How to transform x-y coordinates to polar form?

Question

I have an assignment and I am not sure how to solve this one. Im given this integral below and they said using the transformation $x = rcos\theta$ and $y = rsin\theta$ rewrite the integral below in the $r - \theta$ coordinate system and insert the appropriate limits of integration. $$\int_{-1}^{1}\int_{0}^{\sqrt{1-y^2}}3dxdy$$

How do I go about this or solve this? I am really lost.

Answer 1

It seems to be the integral of the constant function $3$ on the right semi-unit circle.
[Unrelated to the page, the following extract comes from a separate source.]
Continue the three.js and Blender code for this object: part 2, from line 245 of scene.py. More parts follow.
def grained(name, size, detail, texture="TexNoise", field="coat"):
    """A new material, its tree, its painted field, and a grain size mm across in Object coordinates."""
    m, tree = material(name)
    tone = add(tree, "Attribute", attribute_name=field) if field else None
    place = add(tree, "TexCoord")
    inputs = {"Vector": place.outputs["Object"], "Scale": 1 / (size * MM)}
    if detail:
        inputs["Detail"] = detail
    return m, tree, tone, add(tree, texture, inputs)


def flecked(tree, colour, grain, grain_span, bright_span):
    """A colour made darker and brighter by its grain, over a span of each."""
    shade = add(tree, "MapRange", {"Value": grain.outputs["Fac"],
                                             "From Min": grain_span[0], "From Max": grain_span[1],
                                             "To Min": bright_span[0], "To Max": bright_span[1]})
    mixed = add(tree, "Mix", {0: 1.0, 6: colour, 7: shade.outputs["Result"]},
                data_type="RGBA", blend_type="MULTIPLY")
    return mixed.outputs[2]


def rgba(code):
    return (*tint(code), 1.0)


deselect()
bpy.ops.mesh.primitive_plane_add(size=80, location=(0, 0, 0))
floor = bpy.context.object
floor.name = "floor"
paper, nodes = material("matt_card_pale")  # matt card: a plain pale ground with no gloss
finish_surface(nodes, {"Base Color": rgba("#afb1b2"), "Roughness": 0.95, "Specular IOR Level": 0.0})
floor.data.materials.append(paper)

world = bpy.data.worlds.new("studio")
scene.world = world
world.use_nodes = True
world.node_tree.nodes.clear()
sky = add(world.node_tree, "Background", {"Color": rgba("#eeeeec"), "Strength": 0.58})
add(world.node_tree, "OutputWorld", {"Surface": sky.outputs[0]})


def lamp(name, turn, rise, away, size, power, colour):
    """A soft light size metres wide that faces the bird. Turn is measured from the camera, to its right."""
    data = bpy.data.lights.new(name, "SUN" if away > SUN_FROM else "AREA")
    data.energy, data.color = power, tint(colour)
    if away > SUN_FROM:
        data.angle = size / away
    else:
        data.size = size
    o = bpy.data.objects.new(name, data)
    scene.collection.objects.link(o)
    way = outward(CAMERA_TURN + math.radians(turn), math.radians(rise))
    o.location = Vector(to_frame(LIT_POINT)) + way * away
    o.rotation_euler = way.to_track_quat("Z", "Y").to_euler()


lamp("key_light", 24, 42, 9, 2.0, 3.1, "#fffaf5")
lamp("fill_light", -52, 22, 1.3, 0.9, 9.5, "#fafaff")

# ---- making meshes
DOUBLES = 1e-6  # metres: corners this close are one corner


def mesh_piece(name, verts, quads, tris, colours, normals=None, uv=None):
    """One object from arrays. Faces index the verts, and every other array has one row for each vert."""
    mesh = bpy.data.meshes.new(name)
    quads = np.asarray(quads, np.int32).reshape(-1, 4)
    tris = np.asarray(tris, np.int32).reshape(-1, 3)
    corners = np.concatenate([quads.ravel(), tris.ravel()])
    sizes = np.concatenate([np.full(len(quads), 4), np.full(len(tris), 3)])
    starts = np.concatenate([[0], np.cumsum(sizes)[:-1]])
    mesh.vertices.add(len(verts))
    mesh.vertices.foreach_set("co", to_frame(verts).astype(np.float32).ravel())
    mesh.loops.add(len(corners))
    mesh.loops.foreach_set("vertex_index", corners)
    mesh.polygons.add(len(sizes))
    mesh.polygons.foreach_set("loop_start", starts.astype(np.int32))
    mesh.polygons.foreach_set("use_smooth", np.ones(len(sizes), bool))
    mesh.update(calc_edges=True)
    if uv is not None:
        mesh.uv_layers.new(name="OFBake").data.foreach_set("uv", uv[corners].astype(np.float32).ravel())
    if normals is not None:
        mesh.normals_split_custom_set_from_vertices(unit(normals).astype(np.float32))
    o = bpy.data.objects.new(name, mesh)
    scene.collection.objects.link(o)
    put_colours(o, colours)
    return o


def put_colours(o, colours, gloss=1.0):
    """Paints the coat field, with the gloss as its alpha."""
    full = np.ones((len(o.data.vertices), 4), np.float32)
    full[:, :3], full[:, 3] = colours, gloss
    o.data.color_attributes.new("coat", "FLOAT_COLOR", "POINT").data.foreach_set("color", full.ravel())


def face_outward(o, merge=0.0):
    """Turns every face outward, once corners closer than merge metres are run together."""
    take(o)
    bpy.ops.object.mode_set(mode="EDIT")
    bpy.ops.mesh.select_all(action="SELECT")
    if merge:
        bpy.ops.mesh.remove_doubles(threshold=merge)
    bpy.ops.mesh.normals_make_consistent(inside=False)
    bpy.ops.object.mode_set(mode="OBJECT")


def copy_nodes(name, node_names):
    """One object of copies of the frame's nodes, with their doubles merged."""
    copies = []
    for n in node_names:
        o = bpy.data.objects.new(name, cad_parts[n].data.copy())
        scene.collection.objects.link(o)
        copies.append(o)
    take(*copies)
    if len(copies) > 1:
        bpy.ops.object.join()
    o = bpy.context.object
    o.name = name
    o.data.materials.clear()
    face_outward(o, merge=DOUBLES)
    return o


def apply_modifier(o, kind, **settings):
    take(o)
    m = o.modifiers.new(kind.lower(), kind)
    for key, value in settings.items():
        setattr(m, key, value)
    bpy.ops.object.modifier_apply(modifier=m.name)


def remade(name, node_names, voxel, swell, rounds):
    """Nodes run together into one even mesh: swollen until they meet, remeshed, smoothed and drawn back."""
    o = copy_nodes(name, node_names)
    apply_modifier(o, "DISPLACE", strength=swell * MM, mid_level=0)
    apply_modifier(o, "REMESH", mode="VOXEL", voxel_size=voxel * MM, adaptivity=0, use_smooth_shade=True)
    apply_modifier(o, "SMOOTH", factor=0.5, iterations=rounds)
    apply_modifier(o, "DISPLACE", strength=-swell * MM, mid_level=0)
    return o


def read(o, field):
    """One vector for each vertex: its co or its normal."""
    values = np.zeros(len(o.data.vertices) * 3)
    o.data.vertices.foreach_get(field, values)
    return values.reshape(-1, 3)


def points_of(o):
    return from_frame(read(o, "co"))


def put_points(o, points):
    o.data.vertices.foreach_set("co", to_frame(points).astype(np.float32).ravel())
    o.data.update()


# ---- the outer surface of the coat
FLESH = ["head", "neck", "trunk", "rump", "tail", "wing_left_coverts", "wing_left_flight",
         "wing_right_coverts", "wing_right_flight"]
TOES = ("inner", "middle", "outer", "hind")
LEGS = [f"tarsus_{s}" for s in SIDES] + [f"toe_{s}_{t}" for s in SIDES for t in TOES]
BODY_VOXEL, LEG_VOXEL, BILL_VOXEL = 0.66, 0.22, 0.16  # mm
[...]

Thus, $r$ varies from $0$ to $1$ and $\theta$ from $-\frac\pi2$ to $\frac\pi2$. The differential elements $\,\mathrm dx\,\mathrm dy$ have to be replaced with $ r\,\mathrm d r\,\mathrm d \theta$, so we obtain $$\int_0^13r\,\mathrm d r\int_{-\frac\pi 2}^{\frac\pi 2}\mathrm d \theta=\frac{3\pi}2$$ which could have been foreseen without any calculation…

Answer 2

The domain is the upper half of a circle centered at the origin with radius 1 then recall that $dxdy=rdrd\theta$ and thus

$$\int_{-1}^{1}\int_{0}^{\sqrt{1-y^2}}3dxdy=\int_{0}^{\pi}d\theta\int_{0}^{1}3rdr$$

Answer 3

Try to draw the region. As far as I can see, it will be a half circle on the right side. So, $r \in [0, 1]$ and $\theta \in [-\pi/2, \pi/2]$. And don't forget the jacobian.